▶ [Data segment]

***

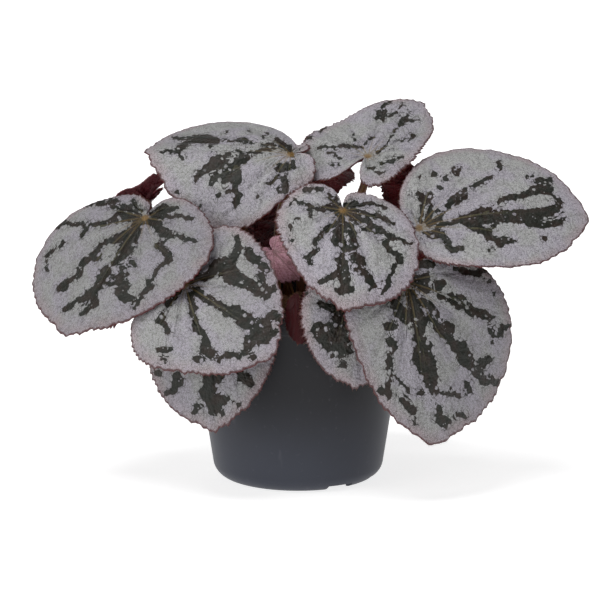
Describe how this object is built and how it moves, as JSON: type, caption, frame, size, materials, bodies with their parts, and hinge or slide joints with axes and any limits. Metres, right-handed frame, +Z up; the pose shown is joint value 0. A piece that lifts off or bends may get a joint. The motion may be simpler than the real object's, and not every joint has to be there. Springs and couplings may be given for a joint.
{
  "type": "potted rex begonia",
  "caption": "Potted rex begonia: silvery lopsided heart-shaped leaves with dark blotches on hairy red stalks, rising from a creeping stem in a dark plastic nursery pot.",
  "frame": {"origin": "middle of the pot's flat underside, on the surface it stands on", "axes": "+Z up; -Y towards the plant's best side, as seen in the picture; +X to the right of that view"},
  "size_m": [0.2979, 0.1808, 0.2011],
  "materials": {
    "pot_plastic": "matte moulded anthracite plastic",
    "potting_soil": "rough dark peat crumbs",
    "creeping_stem": "rough ringed brown stem",
    "leaf_blade": "silver-lilac upper face with near-black blotches, dark red underside, pink hairy edge",
    "young_blade": "rose-pink wrinkled young leaf",
    "leaf_stalk": "orange-red stalk with pale hairs"
  },
  "bodies": {
    "root": {"pot": "pot_plastic", "soil": "potting_soil", "creeping_stem": "creeping_stem", "left_leaf_blade": "leaf_blade", "left_leaf_stalk": "leaf_stalk", "upper_left_leaf_blade": "leaf_blade", "upper_left_leaf_stalk": "leaf_stalk", "top_leaf_blade": "leaf_blade", "top_leaf_stalk": "leaf_stalk", "front_leaf_blade": "leaf_blade", "front_leaf_stalk": "leaf_stalk", "right_leaf_blade": "leaf_blade", "right_leaf_stalk": "leaf_stalk", "lower_right_leaf_blade": "leaf_blade", "lower_right_leaf_stalk": "leaf_stalk", "lower_left_leaf_blade": "leaf_blade", "lower_left_leaf_stalk": "leaf_stalk", "left_rim_leaf_blade": "leaf_blade", "left_rim_leaf_stalk": "leaf_stalk", "front_rim_leaf_blade": "leaf_blade", "front_rim_leaf_stalk": "leaf_stalk", "left_back_leaf_blade": "leaf_blade", "left_back_leaf_stalk": "leaf_stalk", "right_back_leaf_blade": "leaf_blade", "right_back_leaf_stalk": "leaf_stalk", "back_leaf_blade": "leaf_blade", "back_leaf_stalk": "leaf_stalk", "back_left_leaf_blade": "leaf_blade", "back_left_leaf_stalk": "leaf_stalk", "back_right_leaf_blade": "leaf_blade", "back_right_leaf_stalk": "leaf_stalk", "left_side_leaf_blade": "leaf_blade", "left_side_leaf_stalk": "leaf_stalk", "right_side_leaf_blade": "leaf_blade", "right_side_leaf_stalk": "leaf_stalk", "back_rim_leaf_blade": "leaf_blade", "back_rim_leaf_stalk": "leaf_stalk", "young_inner_leaf_blade": "young_blade", "young_inner_leaf_stalk": "leaf_stalk", "young_rim_leaf_blade": "young_blade", "young_rim_leaf_stalk": "leaf_stalk"}
  },
  "joints": []
}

***

▶ [Aim] Each line of the listing should be copied exactly.

▶ [Exercise result]
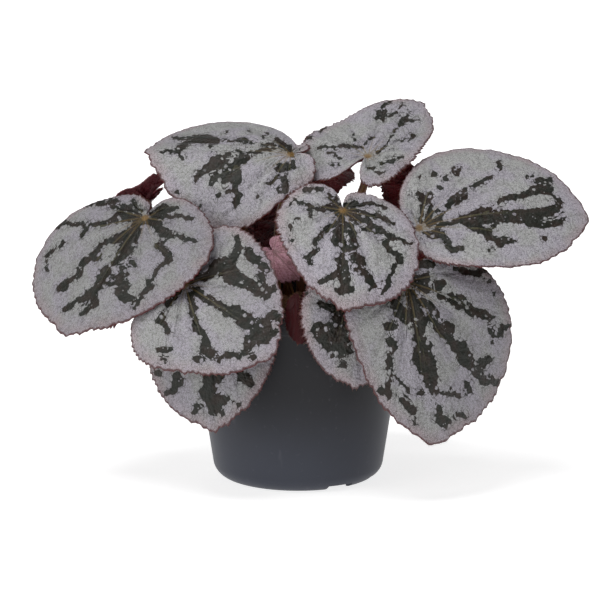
Describe how this object is built and how it moves, as JSON: type, caption, frame, size, materials, bodies with their parts, and hinge or slide joints with axes and any limits. Metres, right-handed frame, +Z up; the pose shown is joint value 0. A piece that lifts off or bends may get a joint. The motion may be simpler than the real object's, and not every joint has to be there. Springs and couplings may be given for a joint.
{
  "type": "potted rex begonia",
  "caption": "Potted rex begonia: silvery lopsided heart-shaped leaves with dark blotches on hairy red stalks, rising from a creeping stem in a dark plastic nursery pot.",
  "frame": {"origin": "middle of the pot's flat underside, on the surface it stands on", "axes": "+Z up; -Y towards the plant's best side, as seen in the picture; +X to the right of that view"},
  "size_m": [0.2979, 0.1808, 0.2011],
  "materials": {
    "pot_plastic": "matte moulded anthracite plastic",
    "potting_soil": "rough dark peat crumbs",
    "creeping_stem": "rough ringed brown stem",
    "leaf_blade": "silver-lilac upper face with near-black blotches, dark red underside, pink hairy edge",
    "young_blade": "rose-pink wrinkled young leaf",
    "leaf_stalk": "orange-red stalk with pale hairs"
  },
  "bodies": {
    "root": {"pot": "pot_plastic", "soil": "potting_soil", "creeping_stem": "creeping_stem", "left_leaf_blade": "leaf_blade", "left_leaf_stalk": "leaf_stalk", "upper_left_leaf_blade": "leaf_blade", "upper_left_leaf_stalk": "leaf_stalk", "top_leaf_blade": "leaf_blade", "top_leaf_stalk": "leaf_stalk", "front_leaf_blade": "leaf_blade", "front_leaf_stalk": "leaf_stalk", "right_leaf_blade": "leaf_blade", "right_leaf_stalk": "leaf_stalk", "lower_right_leaf_blade": "leaf_blade", "lower_right_leaf_stalk": "leaf_stalk", "lower_left_leaf_blade": "leaf_blade", "lower_left_leaf_stalk": "leaf_stalk", "left_rim_leaf_blade": "leaf_blade", "left_rim_leaf_stalk": "leaf_stalk", "front_rim_leaf_blade": "leaf_blade", "front_rim_leaf_stalk": "leaf_stalk", "left_back_leaf_blade": "leaf_blade", "left_back_leaf_stalk": "leaf_stalk", "right_back_leaf_blade": "leaf_blade", "right_back_leaf_stalk": "leaf_stalk", "back_leaf_blade": "leaf_blade", "back_leaf_stalk": "leaf_stalk", "back_left_leaf_blade": "leaf_blade", "back_left_leaf_stalk": "leaf_stalk", "back_right_leaf_blade": "leaf_blade", "back_right_leaf_stalk": "leaf_stalk", "left_side_leaf_blade": "leaf_blade", "left_side_leaf_stalk": "leaf_stalk", "right_side_leaf_blade": "leaf_blade", "right_side_leaf_stalk": "leaf_stalk", "back_rim_leaf_blade": "leaf_blade", "back_rim_leaf_stalk": "leaf_stalk", "young_inner_leaf_blade": "young_blade", "young_inner_leaf_stalk": "leaf_stalk", "young_rim_leaf_blade": "young_blade", "young_rim_leaf_stalk": "leaf_stalk"}
  },
  "joints": []
}